Yes, there is. No gun control proposal in the US has suggested taking guns away from law enforcement, the military or people who live where there are wildlife attacks. It's completely invalid. The technical term is "red herring". Look it up. Lott's book was about civilian ownership of guns. Kleck's work was designed to support civilian ownership of guns and has been used to attack all gun control laws. What's worse, his sloppy work and broad assumptions were used by the Supreme Court in the Heller decision, which began this entire notion of the Second Amendment being about civilian ownership of guns. Remember, until the '80s, there were no legal scholars who believed in this absolutist notion of the Second Amendment. Even Robert Bork, the sainted patron of the modern conservative, believed the Second Amendment did not apply to a right of every civilian to own (not to mention carry) a gun.

This entire argument is an artifact of Edwin Meese, the NRA and the Reagan Administration. There was a time when the NRA's literature quoted the entire Second Amendment, including the militia clause. Now, the quote above their headquarters door leaves that entire clause out. People who act like this so-called "right" goes back to the founding fathers are dizzy.

Comment Re:Great one more fail (Score 1) 600

Let's assume Lott's figure is in the ball park just for argument sake.

No. Why should we do that when we know it's an imaginary number.

Your assertion that the U.S. may be the most lawless country in the world is ludicrous.

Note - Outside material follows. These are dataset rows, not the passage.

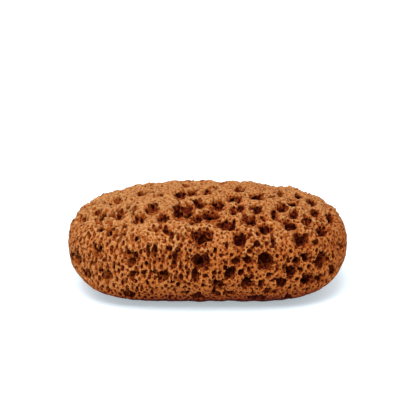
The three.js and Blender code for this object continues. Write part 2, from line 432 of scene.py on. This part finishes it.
def hidden_hollow(place, i):
    width = HIDDEN_SMALLEST + HIDDEN_RANGE * chance(i, 2) ** HIDDEN_POWER
    height = width * (FLATTEST + FLAT_RANGE * chance(i, 3))
    return placed_hollow(place, width / 2, height / 2, math.pi * chance(i, 4), i + FIRST_HIDDEN)


def hidden_hollows(read):
    """Hollows spread evenly over the hidden sides, each kept where no other is in its way."""
    kept = []
    for i in range(HIDDEN_TRIES):
        place = skin_along(spiralled(i, HIDDEN_TRIES, chance(i, 1) * SPIRAL_SHIFT))
        hollow = hidden_hollow(place, i)
        under_middle = place[2] < ON_BASE and np.linalg.norm(place) < CLEAR_BASE
        if is_read(place) or under_middle or not has_room(hollow, read + kept):
            continue
        kept.append(hollow)
        if chance(i, 5) < TWIN_SHARE and place[2] > TWIN_ABOVE:
            kept.append(twin_of(hollow, i))
    return kept


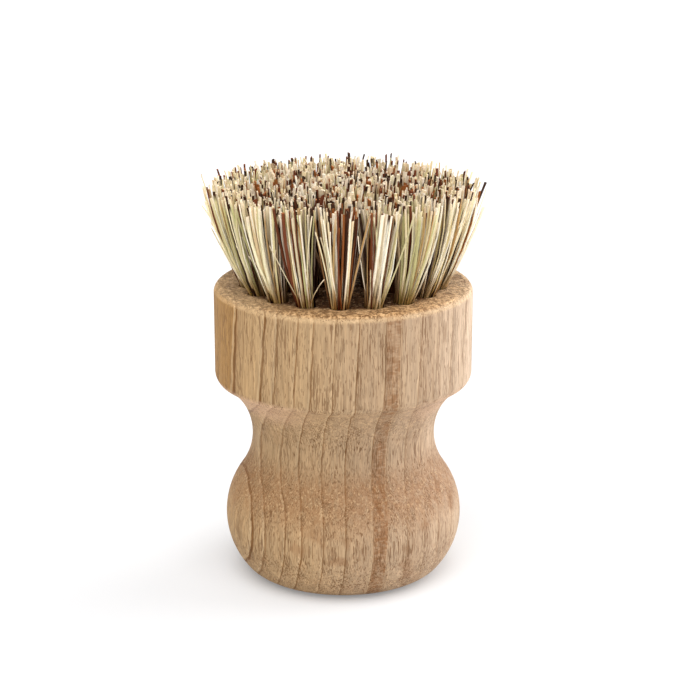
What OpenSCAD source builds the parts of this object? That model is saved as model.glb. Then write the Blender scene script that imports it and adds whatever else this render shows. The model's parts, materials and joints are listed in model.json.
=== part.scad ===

That's not my assertion, it's Lott's. His results imply that many hundreds of thousands of murders should have been occurring when a private gun was not available for protection. Yet guns are rarely carried, less than a third of adult Americans personally own guns, and only 27,000 homicides occurred in 1992. He assumes that there were 2.5 million attempted crimes that were thwarted by gun ownership. If that's true, and without those guns those crimes would have occurred, it would make the United States the most lawless country in the world. Do the math yourself. Assume for a moment that gun ownership is banned. Add 2.5 million to the crime statistics. That would just about triple the crime rate in the US.

Secondly, my neighbor travels to South America regularly and used to live in Argentina.

Do you know what "anecdotal" means? I lived in Sao Paolo when my wife was doing a math fellowship at a university there. The crime statistics in Brasil are about 30% higher than the US. Not double, not triple.

So as far as i'm concerned I'd believe him before believing your generalization.

What generalization? I cited a list of researchers and their studies that have refuted Lott. Are you going to believe your neighbor over published studies, too?

Comment Re:For some, no other usable choice (Score 1) 31

And who are the anti-capitalist-empire candidates, pray tell?

They're out there. You don't think Senator Bernie Sanders being invited for the first time to Meet the Press this weekend after 24 years in the Senate doesn't make the Koch Brothers' assholes pucker a little bit?

I think there's a lot of untapped anger out there. Even some tea party types I know are starting to sound a lot like Bernie Sanders, but they don't know it. Things could break funny in a year like this. How funny would a Bernie Sanders/Rand Paul contest be? You'd have certain people throwing themselves out windows.

Comment Re:Great one more fail (Score 1) 600

Nevertheless - equal or MORE uses for defense than for offense

Go back and count again. 135,000 deaths or injuries for "offense" as you put it. Total number of civilian defensive shootings, in the hundreds. The 67k includes people who showed a gun in defense, but it doesn't include Kreck's millions of sepculative numbers where there he assumed the criminal thought there might be a gun.